I’m feeling like a proud parent today as my baby takes its first few tentative steps. In May of this year, expecting that 2016 General Conference of the United Methodist Church would provide no immediate relief in the lives of lesbian, gay, bisexual, transgender, and queer persons who participate and serve faithfully within the denomination, I took the step to reserve the domains wearecompatible.com and wearecompatible.org. My thought was that, if the church once again looks at us and says that we are incompatible, this would give myself and others a platform from which to look back at them and say, “Yes we are!.”
Over the past few months, through conversations and encouragement from many others, the ‘We Are Compatible’ podcast began to take shape. The first person to come aboard was my co-host, Alex Shanks. I think, at first, Alex thought that this was just some crazy idea that I had concocted and wouldn’t follow through on. As time went by, he began to see that I was serious. The next person to join our little crew was Nick Federinko, our sound editor. He said that he was on board as soon as I told him the name of the website. He immediately saw the potential of having a means for LGBTQ+ persons to share their own stories in their own voices with the world.
I knew that I needed other pieces as well though, and this was to be an audio production. I needed music. The first name that came to mind was the person who has provided the soundtrack to this reconciling movement for at least these last few years that I have been involved, Mark Miller. I barely knew Mark Miller though, and I was pretty sure he didn’t know me at all. I also knew that I either wanted ‘Draw the Circle Wide’ or ‘Child of God,’ as our theme music. While at General Conference in Portland, I considered approaching him a few times, but I kept chickening out. What if he said no? What if he thought the idea was terrible? What if he wanted a fee for using his music that I couldn’t afford? Music is his livelihood and one of his gifts to the world. He had a right to make money doing it. I never got the nerve up to ask while in Portland. After I returned to Ohio, I reached out to Mark via Facebook. I didn’t even have a real e-mail address for him. He responded very quickly that I could use his music. He even suggested ‘Child of God,’ and told me that there would be no fee for doing so! I was ecstatic! At that point, it became even more real. It also became clearer that I actually had to make this happen.
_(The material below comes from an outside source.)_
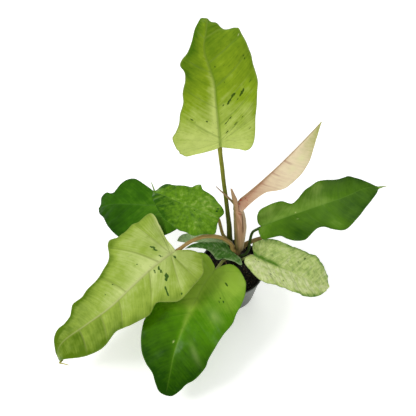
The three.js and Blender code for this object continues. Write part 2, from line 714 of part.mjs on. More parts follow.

|Alex and I in the studio|
As I began to explore the logistics of what it takes to produce and distribute a podcast, I approached a friend who had just purchased an online radio station, TrueFMOnline. My ask to him was whether or not he would carry the show on his station once it was produced. He responded by inviting me in to use their studio for a month or two while we get started. A real studio? Real microphones? Real sound equipment? The ability to integrate callers from anywhere in the world into our shows? How could I refuse such an offer? Anytime that I was looking for a door to open, it didn’t just open. It fell off the hinges and hit the floor. Now, recording in Columbus while our sound editor lives in Cincinnati presented some logistical challenges. Fortunately, an OSU student, Jacob Rollins, who I met through volunteering with Equality Ohio has stepped up to assist us with the actual in-studio recording and technical issues. Once we are done, the files are sent to Nick, and he takes it from there.
Then, I began to wonder about the organizational structure and the financing of all of this. What should this be? Should I form my own non-profit for this? Should it be run as more of a business? I wasn’t doing this with a desire to make money. I just wanted to be able to share stories in a way that others, even those who might not be fully supportive, might be open to hearing them. Again, when I didn’t even expect it, Equality Ohio, an organization that I give a great deal of my time and energy to here in my home state, offered to allow me have the funds for the podcast run through them. Perfect!
Now, I will admit that I am still a bit stressed about the finances for all of this. There are costs involved. Alex and I have determined that it costs about $80 per episode to produce the show, and we estimate a total minimum budget of $10,000 to cover the full estimated two-year run. So far, the money that we have spent has come from my own pocket, but, as a currently unemployed seminary student, I cannot sustain that. Also, that just covers our basic costs (studio time, file hosting, website, etc). It doesn’t include purchasing our own microphones to be able to do creative things in the field or small things like the reimbursement for the travel costs of those assisting us in this effort. I am trusting that, just as the other doors have opened when they needed to that provision will come as well.